Task description
From the material below, list every line containing "part".

Supplied records
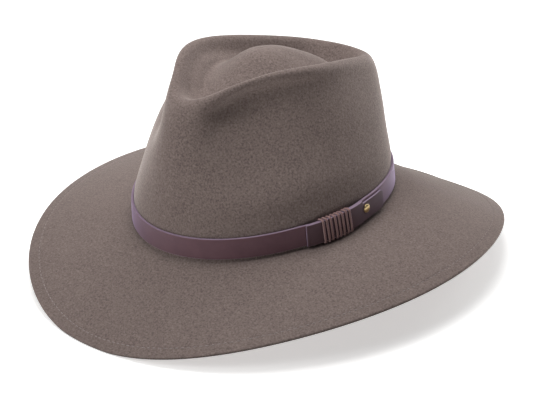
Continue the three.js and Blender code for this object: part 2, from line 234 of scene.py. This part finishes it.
def skin(name, rings, poles=None, marks=None):
    """A closed mesh through a stack of rings, each a closed loop of points in millimetres. The stack ends in
    a fan round a pole at each end, or closes on itself where poles is None. marks are numbers for each point.
    Where the volume, summed over the quads, is below 0, all faces are turned round."""
    stack, around = rings.shape[:2]
    points = rings.reshape(-1, 3)
    ring = np.arange(around)
    turned = (ring + 1) % around
    here = np.arange(stack if poles is None else stack - 1)[:, None] * around
    there = (here + around) % (stack * around)
    quads = np.stack([here + ring, here + turned, there + turned, there + ring], -1).reshape(-1, 4)
    faces = quads.tolist()
    if poles is not None:
        end = (stack - 1) * around
        first, last = len(points), len(points) + 1
        points = np.concatenate([points, poles])
        faces += np.stack([turned, ring, np.full(around, first)], -1).tolist()
        faces += np.stack([ring + end, turned + end, np.full(around, last)], -1).tolist()
    a, b, c, d = (points[quads[:, k]] for k in range(4))
    volume = (np.cross(b - a, d - b) * (a + c)).sum()
    if volume < 0:
        faces = [face[::-1] for face in faces]
    mesh = bpy.data.meshes.new(name)
    mesh.from_pydata((points * mm).tolist(), [], faces)
    mesh.polygons.foreach_set("use_smooth", np.ones(len(faces), bool))
    for mark, values in (marks or {}).items():
        shares = values.ravel()
        if poles is not None:
            shares = np.append(shares, values[[0, -1]].mean(-1))
        mesh.attributes.new(mark, "FLOAT", "POINT").data.foreach_set("value", shares)
    piece = bpy.data.objects.new(name, mesh)
    bpy.context.scene.collection.objects.link(piece)
    return piece


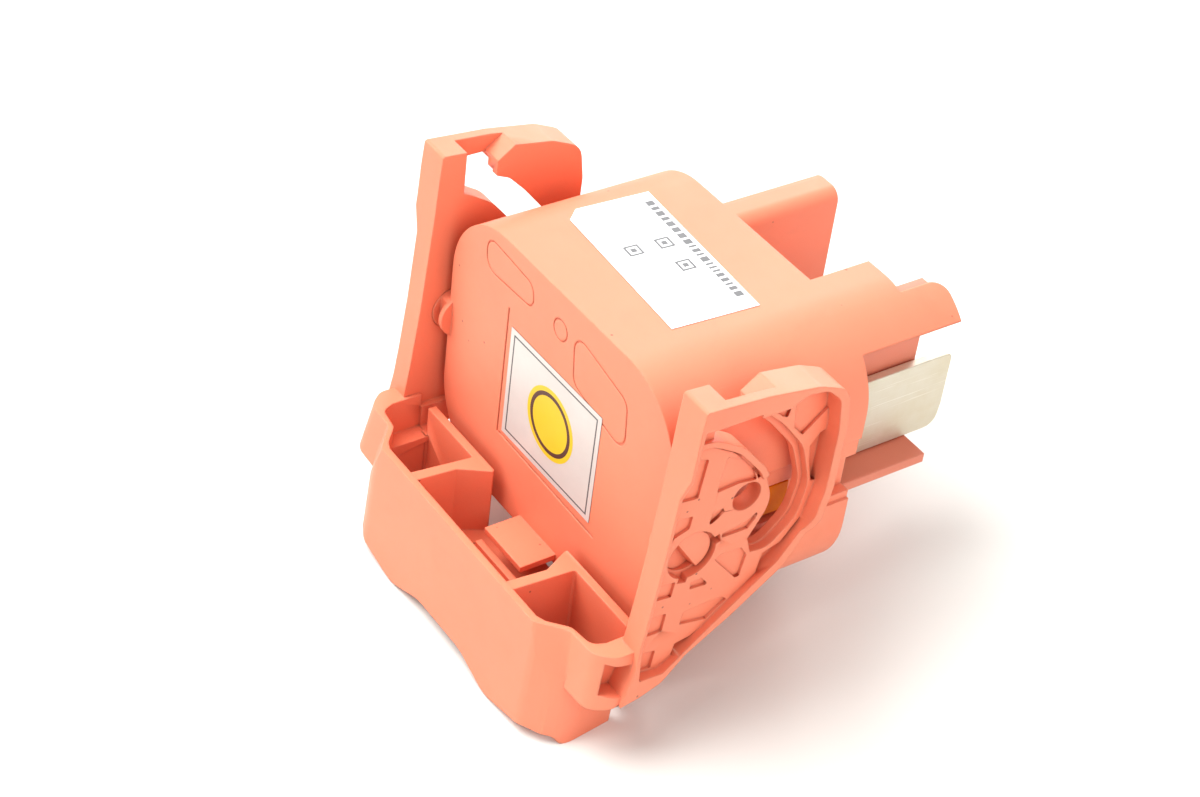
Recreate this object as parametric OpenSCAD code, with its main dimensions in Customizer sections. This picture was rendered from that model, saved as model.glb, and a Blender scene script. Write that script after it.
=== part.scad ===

Task response
Continue the three.js and Blender code for this object: part 2, from line 234 of scene.py. This part finishes it.
=== part.scad ===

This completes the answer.